EXERCISE » Everything from the line containing "collar_wire_d, turn_rings / 2));" to the line containing "imported = [obj", both lines included, must be copied exactly; nothing else should be.

INPUT »
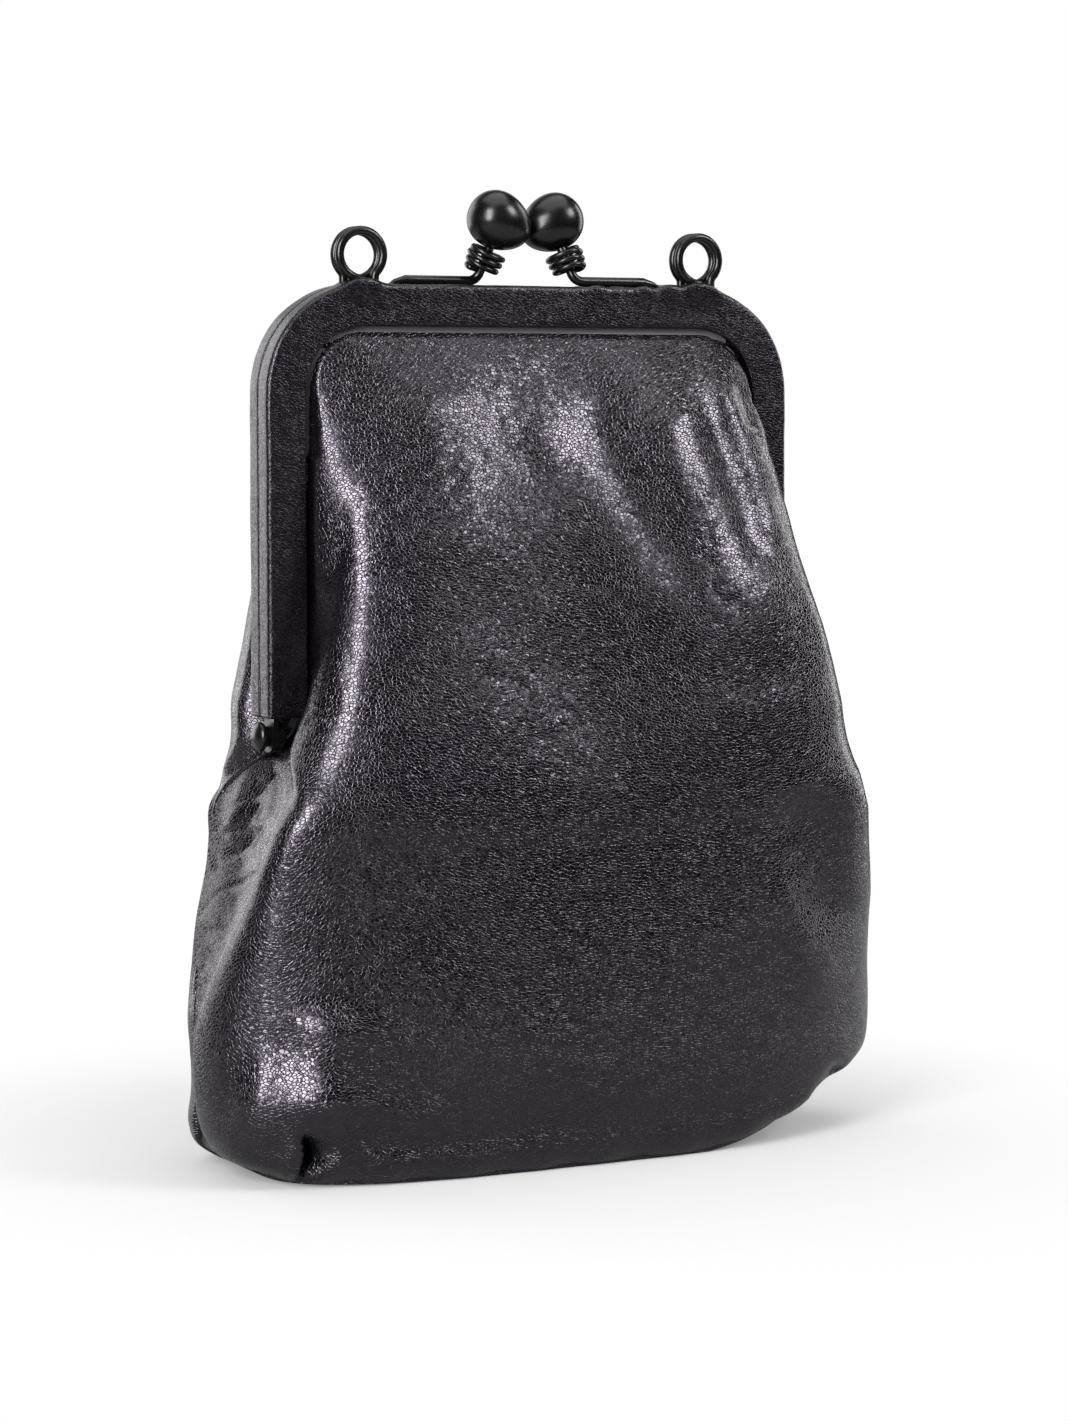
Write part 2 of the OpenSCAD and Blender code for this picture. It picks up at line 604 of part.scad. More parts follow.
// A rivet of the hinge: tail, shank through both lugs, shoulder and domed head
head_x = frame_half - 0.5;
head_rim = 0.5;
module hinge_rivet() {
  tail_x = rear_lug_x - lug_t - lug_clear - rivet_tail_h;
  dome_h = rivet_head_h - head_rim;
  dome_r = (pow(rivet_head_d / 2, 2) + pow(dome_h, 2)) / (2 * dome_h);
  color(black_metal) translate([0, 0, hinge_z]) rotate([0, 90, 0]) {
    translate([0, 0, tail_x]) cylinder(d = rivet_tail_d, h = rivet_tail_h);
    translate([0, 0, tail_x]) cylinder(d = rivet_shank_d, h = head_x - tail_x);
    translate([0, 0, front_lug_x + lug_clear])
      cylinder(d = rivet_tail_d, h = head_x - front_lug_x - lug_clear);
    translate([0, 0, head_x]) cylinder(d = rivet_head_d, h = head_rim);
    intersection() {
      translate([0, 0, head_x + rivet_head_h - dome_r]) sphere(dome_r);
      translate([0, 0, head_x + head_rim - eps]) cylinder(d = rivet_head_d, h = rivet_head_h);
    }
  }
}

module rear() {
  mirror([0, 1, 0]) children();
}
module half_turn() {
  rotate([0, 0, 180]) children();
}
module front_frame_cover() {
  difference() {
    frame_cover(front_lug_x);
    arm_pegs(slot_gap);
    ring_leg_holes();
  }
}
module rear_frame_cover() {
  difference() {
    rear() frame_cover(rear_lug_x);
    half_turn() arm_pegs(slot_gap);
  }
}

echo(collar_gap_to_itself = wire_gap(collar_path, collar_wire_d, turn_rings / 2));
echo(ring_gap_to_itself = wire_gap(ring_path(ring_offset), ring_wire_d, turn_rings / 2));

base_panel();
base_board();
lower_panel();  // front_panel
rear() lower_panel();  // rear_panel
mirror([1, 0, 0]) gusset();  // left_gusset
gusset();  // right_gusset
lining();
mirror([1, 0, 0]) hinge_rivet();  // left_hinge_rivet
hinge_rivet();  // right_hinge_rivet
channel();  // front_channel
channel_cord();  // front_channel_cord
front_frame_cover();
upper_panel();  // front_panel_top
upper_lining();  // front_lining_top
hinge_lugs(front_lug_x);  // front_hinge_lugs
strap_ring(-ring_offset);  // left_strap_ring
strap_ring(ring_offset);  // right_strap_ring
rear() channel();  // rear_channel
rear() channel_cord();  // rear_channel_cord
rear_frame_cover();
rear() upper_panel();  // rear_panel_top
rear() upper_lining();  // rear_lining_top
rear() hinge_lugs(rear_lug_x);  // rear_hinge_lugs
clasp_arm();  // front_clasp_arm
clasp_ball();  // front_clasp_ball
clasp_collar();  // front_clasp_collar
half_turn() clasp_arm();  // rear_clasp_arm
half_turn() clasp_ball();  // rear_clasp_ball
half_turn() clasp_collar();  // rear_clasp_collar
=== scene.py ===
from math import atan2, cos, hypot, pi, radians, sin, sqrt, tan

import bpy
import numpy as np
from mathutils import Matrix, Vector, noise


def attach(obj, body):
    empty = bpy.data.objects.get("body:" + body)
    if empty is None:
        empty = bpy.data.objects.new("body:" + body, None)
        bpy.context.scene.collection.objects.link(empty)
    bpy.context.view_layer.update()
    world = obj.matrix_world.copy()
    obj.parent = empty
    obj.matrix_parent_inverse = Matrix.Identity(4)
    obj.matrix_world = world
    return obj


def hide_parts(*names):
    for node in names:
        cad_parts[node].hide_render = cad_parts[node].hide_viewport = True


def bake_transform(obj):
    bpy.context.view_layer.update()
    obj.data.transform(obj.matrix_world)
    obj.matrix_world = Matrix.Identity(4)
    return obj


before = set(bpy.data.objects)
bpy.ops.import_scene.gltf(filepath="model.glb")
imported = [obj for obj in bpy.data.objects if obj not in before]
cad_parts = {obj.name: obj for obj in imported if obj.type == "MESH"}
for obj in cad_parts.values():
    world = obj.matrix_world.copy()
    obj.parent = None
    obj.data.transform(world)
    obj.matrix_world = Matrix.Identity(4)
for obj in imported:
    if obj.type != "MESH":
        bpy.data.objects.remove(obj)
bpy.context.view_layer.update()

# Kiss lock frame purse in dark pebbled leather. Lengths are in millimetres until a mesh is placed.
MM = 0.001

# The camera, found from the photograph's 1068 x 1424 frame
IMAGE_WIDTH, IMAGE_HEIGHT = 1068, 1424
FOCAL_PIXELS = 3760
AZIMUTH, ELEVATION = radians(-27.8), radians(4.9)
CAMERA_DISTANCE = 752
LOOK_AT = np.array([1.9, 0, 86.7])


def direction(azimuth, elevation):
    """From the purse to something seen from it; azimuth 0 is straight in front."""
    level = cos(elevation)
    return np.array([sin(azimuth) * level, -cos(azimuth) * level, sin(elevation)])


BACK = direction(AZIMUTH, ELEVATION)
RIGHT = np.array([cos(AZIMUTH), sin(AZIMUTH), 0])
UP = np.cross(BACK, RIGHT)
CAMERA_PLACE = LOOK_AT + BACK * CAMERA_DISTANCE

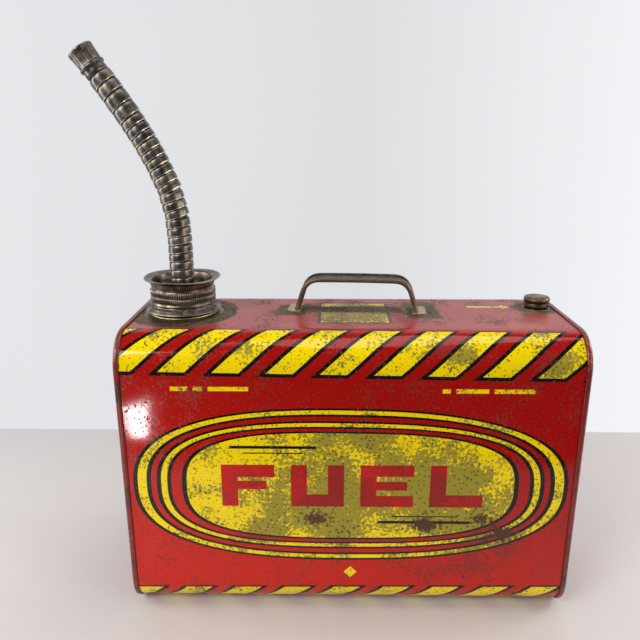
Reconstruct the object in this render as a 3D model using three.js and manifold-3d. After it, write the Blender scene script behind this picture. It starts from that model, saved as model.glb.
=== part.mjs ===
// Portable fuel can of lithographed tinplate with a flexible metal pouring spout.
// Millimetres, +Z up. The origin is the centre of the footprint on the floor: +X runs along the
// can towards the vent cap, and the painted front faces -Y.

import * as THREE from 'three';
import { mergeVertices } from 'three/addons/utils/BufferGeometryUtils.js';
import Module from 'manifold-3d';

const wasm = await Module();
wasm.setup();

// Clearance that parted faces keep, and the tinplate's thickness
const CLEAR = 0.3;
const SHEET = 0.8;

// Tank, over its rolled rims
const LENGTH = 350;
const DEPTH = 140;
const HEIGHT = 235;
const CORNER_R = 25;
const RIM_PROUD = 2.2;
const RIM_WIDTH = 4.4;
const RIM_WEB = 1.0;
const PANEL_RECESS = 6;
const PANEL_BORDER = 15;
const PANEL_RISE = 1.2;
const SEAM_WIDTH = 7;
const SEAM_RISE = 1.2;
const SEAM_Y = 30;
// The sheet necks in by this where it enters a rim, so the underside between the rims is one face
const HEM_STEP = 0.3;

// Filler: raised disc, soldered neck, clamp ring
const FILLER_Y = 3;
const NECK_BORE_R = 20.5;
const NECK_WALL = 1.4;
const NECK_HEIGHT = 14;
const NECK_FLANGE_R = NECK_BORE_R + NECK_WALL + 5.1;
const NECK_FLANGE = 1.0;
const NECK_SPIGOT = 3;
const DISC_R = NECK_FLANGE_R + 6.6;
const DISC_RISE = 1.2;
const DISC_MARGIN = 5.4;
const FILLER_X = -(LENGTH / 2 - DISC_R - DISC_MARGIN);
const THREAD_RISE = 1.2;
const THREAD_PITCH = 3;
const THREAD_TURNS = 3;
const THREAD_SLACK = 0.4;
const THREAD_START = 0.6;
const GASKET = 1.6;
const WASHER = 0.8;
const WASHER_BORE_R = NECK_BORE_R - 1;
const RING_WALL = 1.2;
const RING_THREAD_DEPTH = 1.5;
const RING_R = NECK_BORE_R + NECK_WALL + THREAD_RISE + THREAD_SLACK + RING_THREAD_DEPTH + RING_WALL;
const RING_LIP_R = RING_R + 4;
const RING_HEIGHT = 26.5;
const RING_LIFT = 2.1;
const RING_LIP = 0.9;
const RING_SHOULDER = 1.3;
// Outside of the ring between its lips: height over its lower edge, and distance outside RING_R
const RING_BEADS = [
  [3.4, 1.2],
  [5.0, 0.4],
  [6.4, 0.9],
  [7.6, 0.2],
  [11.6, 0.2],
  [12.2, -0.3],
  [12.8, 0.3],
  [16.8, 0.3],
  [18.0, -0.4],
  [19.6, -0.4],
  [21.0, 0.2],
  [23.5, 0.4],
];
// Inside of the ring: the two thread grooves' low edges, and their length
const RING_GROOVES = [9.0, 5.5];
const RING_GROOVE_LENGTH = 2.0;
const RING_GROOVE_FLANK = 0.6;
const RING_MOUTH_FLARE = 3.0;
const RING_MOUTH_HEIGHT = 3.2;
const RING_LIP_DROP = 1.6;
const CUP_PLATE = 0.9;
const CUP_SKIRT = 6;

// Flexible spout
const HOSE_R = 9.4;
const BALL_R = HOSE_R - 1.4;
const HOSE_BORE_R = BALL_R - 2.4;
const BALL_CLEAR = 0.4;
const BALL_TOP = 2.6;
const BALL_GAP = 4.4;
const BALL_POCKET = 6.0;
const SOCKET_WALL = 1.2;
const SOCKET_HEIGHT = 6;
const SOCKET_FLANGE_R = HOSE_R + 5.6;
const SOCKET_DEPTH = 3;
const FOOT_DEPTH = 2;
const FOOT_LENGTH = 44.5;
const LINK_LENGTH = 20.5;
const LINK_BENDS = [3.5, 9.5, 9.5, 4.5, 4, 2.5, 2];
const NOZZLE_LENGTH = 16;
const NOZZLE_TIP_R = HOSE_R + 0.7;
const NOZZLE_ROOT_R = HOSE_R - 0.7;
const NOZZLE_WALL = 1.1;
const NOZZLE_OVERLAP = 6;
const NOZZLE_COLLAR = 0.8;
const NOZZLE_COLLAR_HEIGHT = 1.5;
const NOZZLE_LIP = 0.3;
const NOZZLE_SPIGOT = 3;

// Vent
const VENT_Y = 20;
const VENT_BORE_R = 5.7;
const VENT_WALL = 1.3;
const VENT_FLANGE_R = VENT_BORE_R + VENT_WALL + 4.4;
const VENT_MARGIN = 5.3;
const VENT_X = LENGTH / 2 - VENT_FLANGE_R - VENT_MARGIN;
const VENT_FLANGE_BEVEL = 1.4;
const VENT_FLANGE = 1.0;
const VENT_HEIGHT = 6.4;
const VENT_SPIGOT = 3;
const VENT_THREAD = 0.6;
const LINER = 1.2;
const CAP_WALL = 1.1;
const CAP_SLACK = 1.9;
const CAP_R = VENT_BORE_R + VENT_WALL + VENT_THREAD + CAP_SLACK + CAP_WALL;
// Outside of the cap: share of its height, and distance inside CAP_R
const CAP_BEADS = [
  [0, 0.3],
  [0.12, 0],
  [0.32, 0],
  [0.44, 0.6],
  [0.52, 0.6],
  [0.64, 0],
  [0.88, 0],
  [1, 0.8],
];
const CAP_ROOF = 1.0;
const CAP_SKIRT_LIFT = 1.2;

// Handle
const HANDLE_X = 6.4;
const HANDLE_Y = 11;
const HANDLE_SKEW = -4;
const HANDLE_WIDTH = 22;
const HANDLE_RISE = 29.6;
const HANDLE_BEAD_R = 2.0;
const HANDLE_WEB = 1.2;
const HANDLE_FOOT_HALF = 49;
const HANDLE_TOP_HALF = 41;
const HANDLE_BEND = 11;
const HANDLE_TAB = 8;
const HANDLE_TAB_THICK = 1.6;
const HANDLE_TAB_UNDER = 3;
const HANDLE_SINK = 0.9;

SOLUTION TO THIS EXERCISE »
echo(collar_gap_to_itself = wire_gap(collar_path, collar_wire_d, turn_rings / 2));
echo(ring_gap_to_itself = wire_gap(ring_path(ring_offset), ring_wire_d, turn_rings / 2));

base_panel();
base_board();
lower_panel();  // front_panel
rear() lower_panel();  // rear_panel
mirror([1, 0, 0]) gusset();  // left_gusset
gusset();  // right_gusset
lining();
mirror([1, 0, 0]) hinge_rivet();  // left_hinge_rivet
hinge_rivet();  // right_hinge_rivet
channel();  // front_channel
channel_cord();  // front_channel_cord
front_frame_cover();
upper_panel();  // front_panel_top
upper_lining();  // front_lining_top
hinge_lugs(front_lug_x);  // front_hinge_lugs
strap_ring(-ring_offset);  // left_strap_ring
strap_ring(ring_offset);  // right_strap_ring
rear() channel();  // rear_channel
rear() channel_cord();  // rear_channel_cord
rear_frame_cover();
rear() upper_panel();  // rear_panel_top
rear() upper_lining();  // rear_lining_top
rear() hinge_lugs(rear_lug_x);  // rear_hinge_lugs
clasp_arm();  // front_clasp_arm
clasp_ball();  // front_clasp_ball
clasp_collar();  // front_clasp_collar
half_turn() clasp_arm();  // rear_clasp_arm
half_turn() clasp_ball();  // rear_clasp_ball
half_turn() clasp_collar();  // rear_clasp_collar
=== scene.py ===
from math import atan2, cos, hypot, pi, radians, sin, sqrt, tan

import bpy
import numpy as np
from mathutils import Matrix, Vector, noise


def attach(obj, body):
    empty = bpy.data.objects.get("body:" + body)
    if empty is None:
        empty = bpy.data.objects.new("body:" + body, None)
        bpy.context.scene.collection.objects.link(empty)
    bpy.context.view_layer.update()
    world = obj.matrix_world.copy()
    obj.parent = empty
    obj.matrix_parent_inverse = Matrix.Identity(4)
    obj.matrix_world = world
    return obj


def hide_parts(*names):
    for node in names:
        cad_parts[node].hide_render = cad_parts[node].hide_viewport = True


def bake_transform(obj):
    bpy.context.view_layer.update()
    obj.data.transform(obj.matrix_world)
    obj.matrix_world = Matrix.Identity(4)
    return obj


before = set(bpy.data.objects)
bpy.ops.import_scene.gltf(filepath="model.glb")
imported = [obj for obj in bpy.data.objects if obj not in before]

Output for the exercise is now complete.